--- Stored rows ---

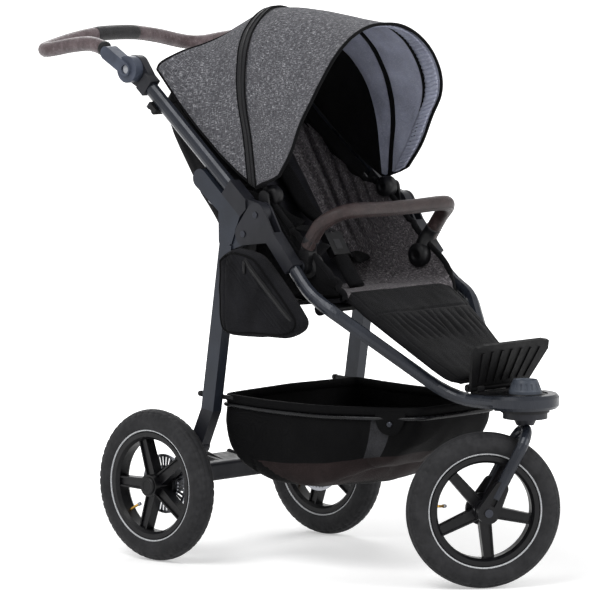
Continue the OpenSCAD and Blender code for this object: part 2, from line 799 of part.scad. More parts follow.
module calf_rest() {
    u = unit([swivel_y + 100, hoop_z + 36] - calf_p);
    top = seat_w / 2;
    low = half_nose + 29;
    color("#1a1b1e") difference() {
        union() {
            translate([0, calf_p[0], calf_p[1]]) rotate([atan2(u[1], u[0]) - 180, 0, 0])
                rotate([0, 0, 180]) linear_extrude(14)
                    polygon([[-top, 4], [top, 4], [top, 60], [low, calf_len - 12], [low - 14, calf_len],
                             [14 - low, calf_len], [-low, calf_len - 12], [-top, 60]]);
            for (x = [-127, 7]) cross_pin(calf_p, 7, x, 120);
        }
        cross_pin(calf_p, calf_rod + fit, -wide, 2 * wide);
        for (x = [-149, -7, 127]) cross_pin(calf_p, 9, x, x == -7 ? 14 : 22);
    }
}

// ---------- footrest ----------

foot_p = [hoop_y + 62, hoop_z + front_h / 2 + 13];
foot_h = 98;
foot_lug = 60;
foot_lean = 24;
module footrest_bracket() {
    color("#101012") {
        translate([-foot_lug, foot_p[0] - 10, hoop_z + front_h / 2]) cube([2 * foot_lug, 20, 4]);
        for (x = [-foot_lug, foot_lug - 20]) difference() {
            side(x, 20) strap(foot_p, 8, foot_p - [0, 5], 8);
            cross_pin(foot_p, 4 + fit, -100, 200);
        }
    }
}

module footplate() {
    top = half_nose + 44;
    low = half_nose + 18;
    color("#161618") translate([0, foot_p[0], foot_p[1]]) {
        rotate([90 + foot_lean, 0, 0]) translate([0, 0, 3]) linear_extrude(7)
            polygon([[-low, 10], [low, 10], [top, foot_h - 22], [top - 6, foot_h - 4], [top - 26, foot_h],
                     [26 - top, foot_h], [6 - top, foot_h - 4], [-top, foot_h - 22]]);
        for (i = [-3:3]) rotate([90 + foot_lean, 0, 0]) translate([i * 22, 18, 9]) rotate(-5 * i)
            translate([-3, 0, 0]) cube([6, foot_h - 32, 3.5]);
        for (x = [-80, -39, 61]) rotate([90 + foot_lean, 0, 0]) translate([x, 4, 3.4]) cube([x == -39 ? 78 : 19, 10, 4]);
        for (x = [-80, -39, 61]) translate([x, 0, 0]) rotate([0, 90, 0]) cylinder(r = 8, h = x < 0 && x > -50 ? 78 : 19);
        rotate([0, 90, 0]) cylinder(r = 4, h = 166, center = true);
    }
}

// ---------- bumper bar ----------

bumper_neck = bumper_p + [-7, 24];
bumper_neck_r = 13.5;
bumper_bend = bumper_p + [-38, 80];
module bumper_joints() {
    color("#101012") both() difference() {
        union() {
            cross_pin(bumper_p, 17, bumper_in, bumper_out - bumper_in);
            side(bumper_half - 10, 20) strap(bumper_p, 14, bumper_neck, bumper_neck_r);
        }
        cross_pin(bumper_p, pin_r + fit, 0, wide);
    }
}
module bumper_grip() {
    a = bumper_neck + (bumper_neck_r + fit) * unit(bumper_bend - bumper_neck);
    b = bumper_bend;
    c = bumper_p + [-84, 110];
    pts = [[bumper_half, a[0], a[1]], [bumper_half, b[0], b[1]], [bumper_half - 36, c[0], c[1]], [0, c[0] - 2, c[1] - 2]];
    mirrored = [for (i = [len(pts) - 2:-1:0]) [-pts[i][0], pts[i][1], pts[i][2]]];
    color("#4b3c3b") sweep(soft_path(concat(pts, mirrored), 27, 5), round_section(12), [0, 1, 0]);
}

// ---------- canopy ----------

canopy_p = fold_p + [5, 34];
canopy_shy = canopy_wall + 3;
mid_bow_lean = -23;
rear_bow_lean = -50;
rear_cut = 18;
roof_sag = 20;
// Half outline of an arch, as (x, height above the pivot). It is squarer as "square" goes from 0 to 1.
function arch(half, height, low, square, n = 9) =
    let (p = 2.1 + 1.2 * square, rise = (0.46 + 0.3 * square) * height)
    [[half, low], for (i = [0:n]) let (a = 90 * i / n)
        [half * pow(cos(a), 2 / p), rise + (height - rise) * pow(sin(a), 2 / p)]];
function full_arch(half, height, low, square) =
    let (a = arch(half, height, low, square)) concat(a, [for (i = [len(a) - 2:-1:0]) [-a[i][0], a[i][1]]]);
// Arch points in space, at a lean about the canopy pivot, that leans less by "cut" at its middle
function bow(half, height, low, lean, square = 0, cut = 0) =
    [for (q = full_arch(half, height, low, square))
        let (a = lean + cut * (1 - pow(q[0] / half, 2)))
        [q[0], canopy_p[0] - q[1] * sin(a), canopy_p[1] + q[1] * cos(a)]];

// Sheet between bows: an outer and an inner skin joined at their edges
module canopy_sheet(outer, inner) {
    rows = len(outer);
    n = len(outer[0]);
    m = rows * n;
    points = [for (b = outer, q = b) q, for (b = inner, q = b) q];
    skin = [for (i = [0:rows - 2], j = [0:n - 2]) each [
        [i * n + j, i * n + j + 1, (i + 1) * n + j + 1], [i * n + j, (i + 1) * n + j + 1, (i + 1) * n + j]]];
    back = [for (f = skin) [f[2] + m, f[1] + m, f[0] + m]];
    ends = [for (i = [0, rows - 1], j = [0:n - 2])
        let (a = i * n + j, b = a + 1, flip = i == 0)
        each flip ? [[a, a + m, b + m], [a, b + m, b]] : [[a, b, b + m], [a, b + m, a + m]]];
    hems = [for (j = [0, n - 1], i = [0:rows - 2])
        let (a = i * n + j, b = a + n, flip = j == 0)
        each flip ? [[a, b, b + m], [a, b + m, a + m]] : [[b, a, a + m], [b, a + m, b + m]]];
    polyhedron(points, concat(skin, back, ends, hems));
}

// Rear section, fixed: its lower edges run along the push tubes
module canopy_rear() {
    n = 4;
    function skin(in) = [for (i = [0:n]) let (t = i / n)
        bow(canopy_half - in, rear_bow_r - in, 16, rear_bow_lean + t * (mid_bow_lean - rear_bow_lean), pow(1 - t, 2),
            rear_cut * (1 - t))];
    color("#6d6d70") canopy_sheet(skin(0), skin(canopy_wall));
}
// Front section, which folds back inside the rear one
module canopy_front() {
    n = 9;
    from = mid_bow_lean - 3;
    function skin(in) = [for (i = [0:n]) let (t = i / n)
        bow(canopy_half - in, rear_bow_r - in - (rear_bow_r - front_bow_r - canopy_shy) * t - roof_sag * sin(180 * t),
            26,
            from + t * (front_bow_lean - from))];
    color("#6d6d70") canopy_sheet(skin(canopy_shy), skin(canopy_shy + canopy_wall));
}
// Front bow under the hem, with eyes on the pivot pins
module canopy_bow() {
    shy = canopy_shy + canopy_wall + 3.5;
    color("#101012") {
        sweep(bow(canopy_half - shy, front_bow_r - shy + canopy_shy - 3, 8, front_bow_lean - 1), round_section(3, 8),
            [0, cos(front_bow_lean), sin(front_bow_lean)]);
        both() difference() {
            side(canopy_half - shy - 3, 6) strap(canopy_p, 9, canopy_p + [-6, 13], 5);
            cross_pin(canopy_p, pin_r + fit, 0, wide);
        }
    }
}

// ---------- basket ----------

basket_back = axle_y - 142;
basket_front = hoop_y + 168;
basket_nose = half_nose + 46;
module basket_outline() {
    polygon([
        [basket_back, basket_z], [basket_back - 34, basket_z - 84], [basket_back - 124, basket_z - 156],
        [basket_back - 270, basket_z - 130], [basket_front + 4, basket_z - 30], [basket_front, basket_z]]);
}
module basket_plan(inset) {
    polygon([
        [-basket_half + inset, basket_back + 10], [-basket_half + inset, basket_back - 250],
        [-basket_nose + inset, basket_front - 10 + inset], [basket_nose - inset, basket_front - 10 + inset],
        [basket_half - inset, basket_back - 250], [basket_half - inset, basket_back + 10]]);
}
module basket() {
    color("#161618") difference() {
        intersection() {
            side(-basket_half, 2 * basket_half) basket_outline();
            translate([0, 0, basket_z - 200]) linear_extrude(220) basket_plan(0);
        }
        intersection() {
            side(-basket_half, 2 * basket_half) translate([0, basket_wall]) basket_outline();
            translate([0, basket_wall / 2, basket_z - 200]) linear_extrude(220) intersection() {
                basket_plan(basket_wall);
                translate([-wide, basket_front + basket_wall]) square([2 * wide, basket_back - basket_front - 3 * basket_wall]);
            }
        }
    }
}
// Wire rim of the basket. Its rear ends turn up to the hinge plates, and hooks hold its front.
wire_r = 5;
module basket_rails() {
    z = basket_z + wire_r + gap;
    x = layer_in - gap - plate_t - wire_r;
    front = [basket_nose - 6, basket_front - 6, z];
    top = on_run(front[1] + 3) - [0, 0, front_h / 2 + 5.5];
    half = [
        [x, seat_hinge[0] + 14, seat_hinge[1] + 2],
        [x, basket_back - 4, z],
        [basket_half - 4, basket_back - 250, z],
        front];
    mirrored = [for (i = [len(half) - 1:-1:0]) [-half[i][0], half[i][1], half[i][2]]];
    color("#101012") {
        sweep(soft_path(concat(half, mirrored), 16, 3), round_section(wire_r, 10));
        both() hull() {
            translate([top[0] - 2, front[1] + 3, z]) cylinder(r = 3, h = 1, $fn = 24);
            translate(top) cylinder(r = 3, h = 1, $fn = 24);
        }
    }
}

// ---------- pockets ----------

module side_pockets() {
    color("#1d1e21") both() side(layer_out, 38) polygon([
        fold_p + [66, -78], fold_p + [40, -70], fold_p + [-30, -78], fold_p + [-108, -150],
        fold_p + [-146, -196], fold_p + [-140, -214], fold_p + [-112, -226], fold_p + [52, -232], fold_p + [63, -216]]);
}

front_tubes();
front_hoop();
front_housing();
fold_brackets();
fold_pins();
cross_tubes();
seat_pan();
seat_pad();
seat_sides();
crotch_strap();
buckle();
buckle_button();
basket();
basket_rails();
side_pockets();
canopy_mounts();
canopy_rear();
canopy_front();
canopy_bow();
swivel_knob();
footrest_bracket();
footplate();
calf_rest();
fork_crown();
fork_tube();
fork_ends();
front_axle();
front_tyre();
front_rim();
front_cap();
rear_legs();
lock_buttons();
rear_brackets();
rear_beam();
rear_axles();
rear_tyre_right();
rear_rim_right();
brake_ring_right();
rear_cap_right();
rear_tyre_left();
rear_rim_left();
brake_ring_left();
rear_cap_left();
brake_pedal();
brake_pin_right();
brake_pin_left();
push_tubes();
push_sockets();
handle_bases();
fold_slider_right();
fold_slider_left();
handle_discs();
handle_grip();
handle_button_right();
handle_button_left();
bumper_grip();
bumper_joints();
backrest();
backrest_pad();
harness();
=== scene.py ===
import bpy
import math
import numpy as np
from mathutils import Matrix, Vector, noise


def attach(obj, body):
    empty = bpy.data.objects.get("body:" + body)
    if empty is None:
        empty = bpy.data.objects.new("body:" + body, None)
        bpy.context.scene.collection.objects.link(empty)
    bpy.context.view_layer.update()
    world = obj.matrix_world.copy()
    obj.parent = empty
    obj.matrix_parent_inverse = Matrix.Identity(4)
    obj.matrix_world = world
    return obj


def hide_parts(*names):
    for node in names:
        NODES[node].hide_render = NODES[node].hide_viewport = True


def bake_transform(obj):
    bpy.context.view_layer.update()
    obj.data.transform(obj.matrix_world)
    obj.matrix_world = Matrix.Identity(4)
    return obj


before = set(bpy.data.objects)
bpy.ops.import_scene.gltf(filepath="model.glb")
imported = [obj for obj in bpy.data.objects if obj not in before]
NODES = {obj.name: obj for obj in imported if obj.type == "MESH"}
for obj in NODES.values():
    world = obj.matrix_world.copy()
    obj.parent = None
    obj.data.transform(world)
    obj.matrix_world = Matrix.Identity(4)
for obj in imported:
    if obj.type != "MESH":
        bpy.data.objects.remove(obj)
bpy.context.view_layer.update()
SIDES = ((-1, "right"), (1, "left"))


def middle(name):
    """Middle of a CAD node's box."""
    corners = [NODES[name].matrix_world @ Vector(c) for c in NODES[name].bound_box]
    return [(min(q) + max(q)) / 2 for q in zip(*corners)]


# Tables below were laid out with the rear axle at this y. DY moves them to where the frame has it.
AXLE_Y = 0.2328
DY = middle("rear_tyre_right")[1] - AXLE_Y


# ---------- camera ----------

AZ, EL = math.radians(-47.1), math.radians(5.9)
DISTANCE = 9.6695
AIM = Vector((0, -0.095 + DY, 0.5))
back = Vector((math.sin(AZ) * math.cos(EL), -math.cos(AZ) * math.cos(EL), math.sin(EL)))
cam_data = bpy.data.cameras.new("camera")
cam = bpy.data.objects.new("camera", cam_data)
bpy.context.scene.collection.objects.link(cam)
cam.location = AIM + DISTANCE * back
cam.rotation_euler = (-back).to_track_quat("-Z", "Y").to_euler()
cam_data.lens = 294.1
cam_data.sensor_width = 36
cam_data.shift_x = -0.102
cam_data.shift_y = 0.021
cam_data.clip_end = 60
bpy.context.scene.camera = cam
bpy.context.scene.view_settings.view_transform = "Standard"


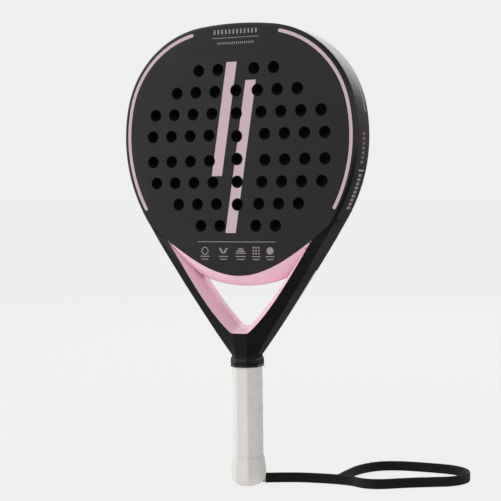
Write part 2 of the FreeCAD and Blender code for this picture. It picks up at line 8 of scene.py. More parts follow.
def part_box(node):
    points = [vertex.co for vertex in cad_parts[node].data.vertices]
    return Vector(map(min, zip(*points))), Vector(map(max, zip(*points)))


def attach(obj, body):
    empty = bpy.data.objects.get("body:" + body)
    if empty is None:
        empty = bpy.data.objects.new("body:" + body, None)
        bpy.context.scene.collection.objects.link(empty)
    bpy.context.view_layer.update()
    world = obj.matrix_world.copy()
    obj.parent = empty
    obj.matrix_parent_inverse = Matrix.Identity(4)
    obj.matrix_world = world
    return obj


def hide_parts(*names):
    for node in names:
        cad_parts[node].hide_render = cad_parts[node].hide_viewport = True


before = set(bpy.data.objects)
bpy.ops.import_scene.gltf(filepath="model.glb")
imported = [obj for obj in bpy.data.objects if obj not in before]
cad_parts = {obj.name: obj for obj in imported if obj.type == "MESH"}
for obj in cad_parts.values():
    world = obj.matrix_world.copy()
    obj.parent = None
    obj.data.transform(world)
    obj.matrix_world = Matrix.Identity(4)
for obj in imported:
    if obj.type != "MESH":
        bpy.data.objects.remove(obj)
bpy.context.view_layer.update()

MM = 0.001


# ---------------------------------------------------------------- camera

# A long lens in front of the racket and to its right, rolled by less than one degree.
camera_data = bpy.data.cameras.new("camera")
camera_data.sensor_width = 36.0
camera_data.lens = 100.6
camera_data.dof.use_dof = False
camera = bpy.data.objects.new("camera", camera_data)
bpy.context.scene.collection.objects.link(camera)
camera.location = (0.56800, -1.26015, 0.28900)
aim = Vector((0.00487, 0.0, 0.23306))
roll = math.radians(-0.72)
camera.rotation_mode = "QUATERNION"
level_look = (aim - camera.location).to_track_quat("-Z", "Y")
camera.rotation_quaternion = level_look @ Quaternion((0, 0, 1), roll)
bpy.context.scene.camera = camera


# ---------------------------------------------------------------- wrist strap

# A flat nylon webbing strap. It leaves the butt cap's slot, lies on its edge along the ground,
# opens into a loop for the wrist and comes back to its own stem, where a bar tack holds it.


def placed(name, bm):
    """A new object in the scene with this mesh."""
    mesh = bpy.data.meshes.new(name)
    bm.to_mesh(mesh)
    bm.free()
    made = bpy.data.objects.new(name, mesh)
    bpy.context.scene.collection.objects.link(made)
    return made


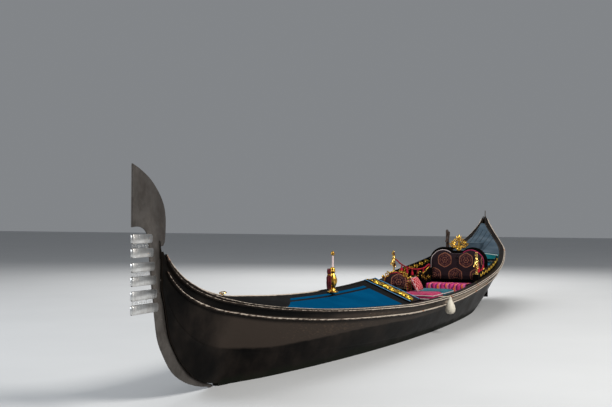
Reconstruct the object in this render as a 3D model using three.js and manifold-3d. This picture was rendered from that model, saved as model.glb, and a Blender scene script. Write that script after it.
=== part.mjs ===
// Gondola boat, millimetres. +X points to the bow, +Y to port, +Z up.
// The origin lies on the centreline at the waterline, amidships.
import * as THREE from 'three';
import { mergeVertices } from 'three/addons/utils/BufferGeometryUtils.js';
import Module from 'manifold-3d';

const wasm = await Module();
wasm.setup();

// Driving dimensions
const AMIDSHIPS = 5400;
const GAP = 0.3;
const POST_HALF = 12;
const IRON_THICK = 14;
const BOTTOM_THICK = 20;
const PLANK_THICK = 20;
const PLANK_THIN = 12.5;
const STRAKE_OUT = 20;
const STRAKE_DEEP = 20;
const LOWER_STRAKE_DROP = 72;
const LOWER_STRAKE_DEEP = 28;
const LOWER_STRAKE_OUT = 15;
const CAP_HIGH = 14;
const CAP_WIDE = 78;
const CAP_BOW_LIFT = 46;
const CAP_LIFT_END = 1.35;
const CAP_OVERHANG = 4;
const FLOOR_TOP = -22;
const FLOOR_THICK = 16;
const DECK_THICK = 16;
const COCKPIT_FORE = 4.62;
const COCKPIT_AFT = 9.1;
const DECK_SWEEP = 0.29;
const SOFA_Y = 130;
const SOFA_HALF = 430;
const SOFA_BACK_S = 8.3;
const SOFA_FRONT_S = 7.76;
const SEAT_TOP = 350;

// Hull lines. s: metres aft of the bow iron's front; the rest in millimetres.
// port, stbd: half breadth at the sheer; sheer: height of the top edge.
// lower: underside of the side planks; chineP, chineS: half breadth there.
const LINES = {
  s: [0.46, 0.50, 0.55, 0.60, 0.70, 0.834, 0.994, 1.11, 1.25, 1.6, 2.0, 2.5, 3.5, 4.5, 5.5, 6.5,
    7.5, 8.2, 8.6, 9.05, 9.4, 9.6, 10.0, 10.4, 10.7, 10.82],
  port: [27, 31, 40, 50, 68, 90, 118, 142, 176, 272, 370, 480, 630, 730, 790, 816,
    812, 784, 752, 690, 628, 578, 428, 245, 100, 42],
  stbd: [27, 31, 39, 48, 63, 83, 108, 128, 155, 216, 280, 350, 468, 550, 590, 590,
    552, 500, 448, 370, 300, 252, 172, 98, 42, 27],
  sheer: [1035, 972, 914, 868, 802, 743, 690, 659, 632, 571, 522, 474, 416, 381, 388, 430,
    500, 566, 624, 708, 780, 826, 942, 1096, 1252, 1330],
  lower: [770, 655, 470, 383, 266, 157, 74, 44, 20, -40, -82, -112, -145, -158, -160, -150,
    -127, -90, -40, 44, 142, 216, 408, 660, 930, 1100],
  chineP: [25, 25, 25, 25, 25, 25, 25, 25, 25, 122, 205, 285, 400, 475, 510, 505,
    450, 360, 272, 150, 62, 25, 25, 25, 25, 25],
  chineS: [25, 25, 25, 25, 25, 25, 25, 25, 25, 88, 150, 212, 296, 350, 376, 370,
    320, 250, 186, 102, 46, 25, 25, 25, 25, 25],
};
const STATIONS = [0.46, 0.50, 0.55, 0.62, 0.72, 0.85, 1.0, 1.12, 1.25, 1.45, 1.7, 2.0, 2.35, 2.75, 3.2, 3.7,
  4.2, 4.65, 5.2, 5.8, 6.4, 7.0, 7.6, 8.15, 8.6, 8.85, 9.1, 9.35, 9.6, 9.85, 10.1, 10.35, 10.6, 10.75,
  10.82];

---

» What the task requires: Starting at the line that holds "brake_ring_right();", copy each line exactly and stop after the line that holds "obj.data.transform(obj.matrix_world)".

» Answer to the problem:
brake_ring_right();
rear_cap_right();
rear_tyre_left();
rear_rim_left();
brake_ring_left();
rear_cap_left();
brake_pedal();
brake_pin_right();
brake_pin_left();
push_tubes();
push_sockets();
handle_bases();
fold_slider_right();
fold_slider_left();
handle_discs();
handle_grip();
handle_button_right();
handle_button_left();
bumper_grip();
bumper_joints();
backrest();
backrest_pad();
harness();
=== scene.py ===
import bpy
import math
import numpy as np
from mathutils import Matrix, Vector, noise


def attach(obj, body):
    empty = bpy.data.objects.get("body:" + body)
    if empty is None:
        empty = bpy.data.objects.new("body:" + body, None)
        bpy.context.scene.collection.objects.link(empty)
    bpy.context.view_layer.update()
    world = obj.matrix_world.copy()
    obj.parent = empty
    obj.matrix_parent_inverse = Matrix.Identity(4)
    obj.matrix_world = world
    return obj


def hide_parts(*names):
    for node in names:
        NODES[node].hide_render = NODES[node].hide_viewport = True


def bake_transform(obj):
    bpy.context.view_layer.update()
    obj.data.transform(obj.matrix_world)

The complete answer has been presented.